Na edição de março de 1975 da revista “Black
Music”, McCoy Tyner recordava Coltrane: “Ele dizia: ‘Olhas para o céu e vês as
estrelas mas sabes que há muitas outras mais além.’ Ele estava à procura das estrelas
que não se viam.” Certíssimo – e talvez por considerações do género, no seu estertor,
em 1967, se tenha dedicado a sessões de estúdio que viriam a ser assim batizadas:
“Cosmic Music” (1968), “Interstellar Space” (1974) e “Stellar Regions” (1995).

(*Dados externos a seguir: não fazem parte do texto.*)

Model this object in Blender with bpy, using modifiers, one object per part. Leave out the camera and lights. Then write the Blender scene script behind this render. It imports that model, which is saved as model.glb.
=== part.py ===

Não
obstante, antes de andar com a cabeça na lua, o saxofonista tinha de ter muito cuidado
por onde andava ao desbravar o terreno minado da convenção – nessa perspetiva, “Giant
Steps” (1960) é perfeitamente pivotal, pois, sobre o eixo discográfico,
simboliza efetivamente o movimento giratório entre o Coltrane das décadas de 50
e de 60. E se neste passo de gigante não trocou os pés, pelo menos os pianistas
de que no período se socorreu baralharam as mãos – escute-se Tommy Flanagan, no
tema titular, cuspido para o ar por aqueles complicadíssimos ciclos de
terceiras e desesperadamente à cata de um sólido a que se agarrar, como a
Sandra Bullock de “Gravidade” antes de reentrar na atmosfera terrestre; já Cedar
Walton, que o precedeu num humilíssimo outtake,
nem sequer arriscou solar.
Aliás, aproveite-se para relembrar a cronologia: em
março de 1959, com Walton, Paul Chambers e Les Humphries, Coltrane ensaiou o
repertório de “Giant Steps”, que só em maio decidiu em definitivo fixar, com
Flanagan, Chambers e Art Taylor – depois, enquanto esperava que se fixasse outra
coisa (uma prótese dentária, que lhe corrigiu a embocadura), deixou de fora,
com aquela sobriedade hindustânica que a caracteriza, ‘Naima’, a joia da coroa
do disco, que gravaria em dezembro, com Wynton Kelly, Chambers e Jimmy Cobb, colegas
seus no quinteto de Miles. Agora, nada disto permanecia inédito, e, nessa
matéria, esta “60th Anniversary Edition” prolonga uma prática da Atlantic que
remonta a “Alternate Takes” (1974) e que tem como expoente “The Heavyweight
Champion” (1995) – chega, ainda assim, em nova masterização, embora a opção
pelo estéreo prejudique o rigor diamantino do original. Era, à data, o LP mais
pessoal de Coltrane: os temas, todos de sua autoria; ‘Naima’, o nome da sua mulher
(nascida Juanita Grubbs e entretanto convertida ao Islão); ‘Syeeda’s Song
Flute’, dedicado à enteada; ‘Cousin Mary’, a quem o ajudou a criar; ‘Mr. P.C.’,
a Paul Chambers – apesar de tudo isso, mantém-se desinquietado pela suspeita de
que possui no âmago algo por resolver (o que biógrafos e sectários de Freud atribuem
à relação de Coltrane com a mãe). Como diria Tyner, soa a alguém a pôr a
papelada em ordem antes de dar o salto para os estrelas – e só um tipo como Neil
Armstrong veio um dia a saber o que terá sentido Coltrane ao lançá-lo.